Вы пишете далее, что в роковые февральские дни мы, четверо изгнанных редакторов, не оказали мужественного сопротивления, не пошли на личные жертвы. О чем Вы говорите тут? В чем упрекаете? Из Вашего изложения это не совсем ясно. Ну, скажем, «не оказали мужественного сопротивления». Как? В каком смысле? Да и что Вы знаете об этом? Знаете ли Вы, к примеру, о том письме, которое мы отправили в Секретариат СП с требованием гласного обсуждения причин нашего увольнения? С этим письмом, разумеется, не посчитались, да и с какими нашими заявлениями и протестами стали бы считаться, если уже не посчитались с протестами Твардовского?
Но еще остается вопрос о «личных жертвах», которых мы будто бы не захотели принести. (Возможно «вы» говорится тут из любезности, а имеюсь в виду прежде всего я.) Поэтому скажу о себе.
Пожалуй, кроме «Нового мира», мне и нечего было терять, и нечем жертвовать.

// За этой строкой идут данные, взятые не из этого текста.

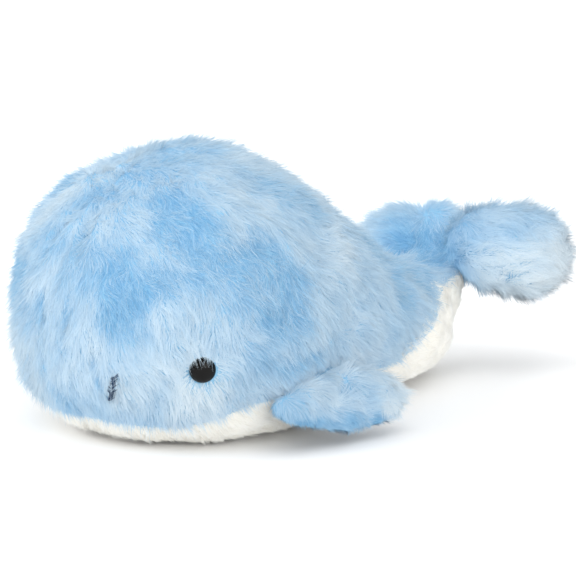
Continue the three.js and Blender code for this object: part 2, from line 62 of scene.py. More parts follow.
# The trunk's back, belly and seam as shares of TAIL_REACH and BODY_HEIGHT, and its widths as shares of BODY_RADIUS
BACK = [(0.23, 0.905), (0.44, 0.73), (0.6, 0.565), (0.75, 0.474), (0.875, 0.455), (0.965, 0.475), (1.02, 0.6)]
BELLY = [(0.23, -0.125), (0.45, -0.1), (0.648, -0.06), (0.82, -0.02), (0.935, 0.075), (1.02, 0.24), (1.06, 0.34)]
WIDTHS = [1, 1, 0.89, 0.73, 0.6, 0.47, 0.33, 0.23, 0.2]
SEAM = [(-0.6, 0.125), (-0.42, 0.11), (-0.27, 0.085), (-0.13, 0.17), (0, 0.19), (0.3, 0.175), (0.5, 0.15),
        (0.59, 0.184), (0.72, 0.263), (0.86, 0.34), (0.97, 0.39), (1.05, 0.43), (1.3, 0.45)]
SKIN, FLIPPER_SKIN = 1.4, 1.5  # how far the backing lies inside the cover's outer face
LOWEST_BACKING = 2.2  # above the floor, with the pile pressed flat under it
PILE_DENSITY, FLIPPER_DENSITY = 2.7, 2.8  # strands on a square millimetre
PILE_WIDTH = 0.29  # a strand's mean thickness at its root
BODY_PILE, BELLY_PILE, FLUKE_PILE, FLIPPER_PILE = 5.6, 3.6, 8, 7  # the strands' lengths before they are varied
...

Ни «постов» у меня не было, ни «влияния наверху». А на том уровне, на каком я мог портить отношения с «верхом», я давно испортил их вдрызг. Недаром обычные рассуждения этих людей о журнале сводятся к тому, что во всем виновато окружение Твардовского, и конкретнее – «виноват Л – н».
Стало быть, лично пожертвовать я мог только тем, чем и пожертвовал – меня нигде не печатают и, видимо, не будут печатать: четыре издательства еще в прошлом году отвергли мои заявки на издание новых или хотя бы переиздание прежних моих работ. От преподавания в университете, где я вел занятия в течение десяти лет, я отстранен еще два года назад. И, лишенный возможности преподавать, я вынужден теперь бросить и мои занятия литературной критикой. Ибо еще можно, хоть и бесконечно трудно, конечно, писать роман, рассчитывая на будущих читателей и не надеясь на издание, но писать критику «в стол» – нелепо, невозможно, и заниматься ею без журнала нет никакого смысла.